Negli ultimi anni, dopo la caduta del regime dei talebani, in Afghanistan hanno ripreso forza i movimenti conservatori. Secondo Human Rights Watch il 95 per cento delle ragazze e il 50 per cento delle donne rinchiuse nelle carceri dell’Afghanistan ha commesso “reati contro la morale”. Le ultime statistiche disponibili del ministero dell’Interno indicano che il numero di donne e ragazze imprigionate per “crimini morali” in Afghanistan era salito a circa 600 nel maggio 2013 da 400 nel mese di ottobre 2011.
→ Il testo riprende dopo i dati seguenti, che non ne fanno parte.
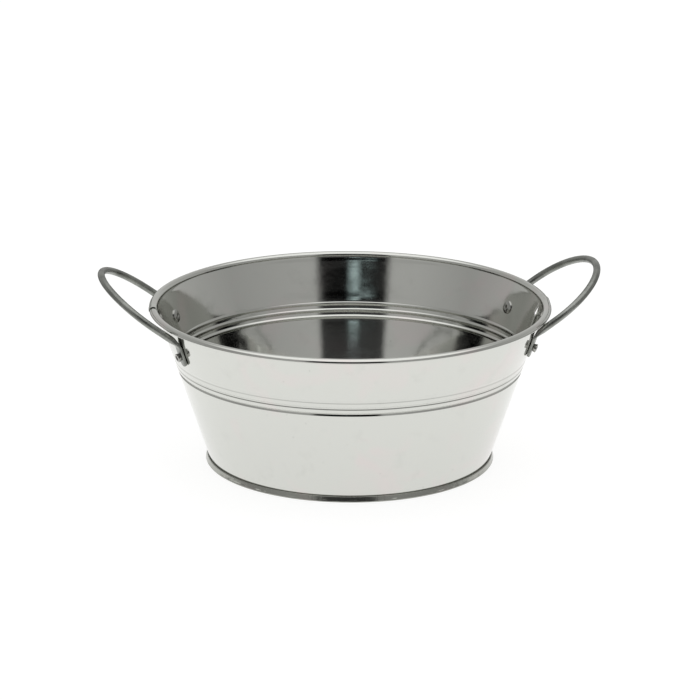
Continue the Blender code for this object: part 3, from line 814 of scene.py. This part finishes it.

L’Afghanistan ha adottato alcune misure “di facciata” – soprattutto a causa delle pressioni internazionali – per affrontare la violenza contro le donne, tuttavia non vengono molto spesso applicate, sono poco incisive e sono sotto continuo attacco. Nel 2014, per esempio, le due camere del Parlamento dell’Afghanistan avevano approvato una modifica al codice di procedura penale che vietava ai parenti delle persone accusate di testimoniare nei processi a loro carico: questo dà sostanzialmente il permesso agli uomini che hanno commesso abusi o violenze domestiche di restare impuniti davanti alla legge, con la conseguenza di ridurre letteralmente al silenzio sia le vittime della violenza che la maggior parte dei potenziali testimoni. Va ricordato che la maggior parte degli abusi contro le donne in Afghanistan, come altrove, avviene all’interno della famiglia e da parte di aggressori maschi: una società strutturata in nuclei che vivono in complessi piuttosto isolati, circondati da mura e spesso con le finestre dipinte proprio perché le donne non possano essere viste dall’esterno.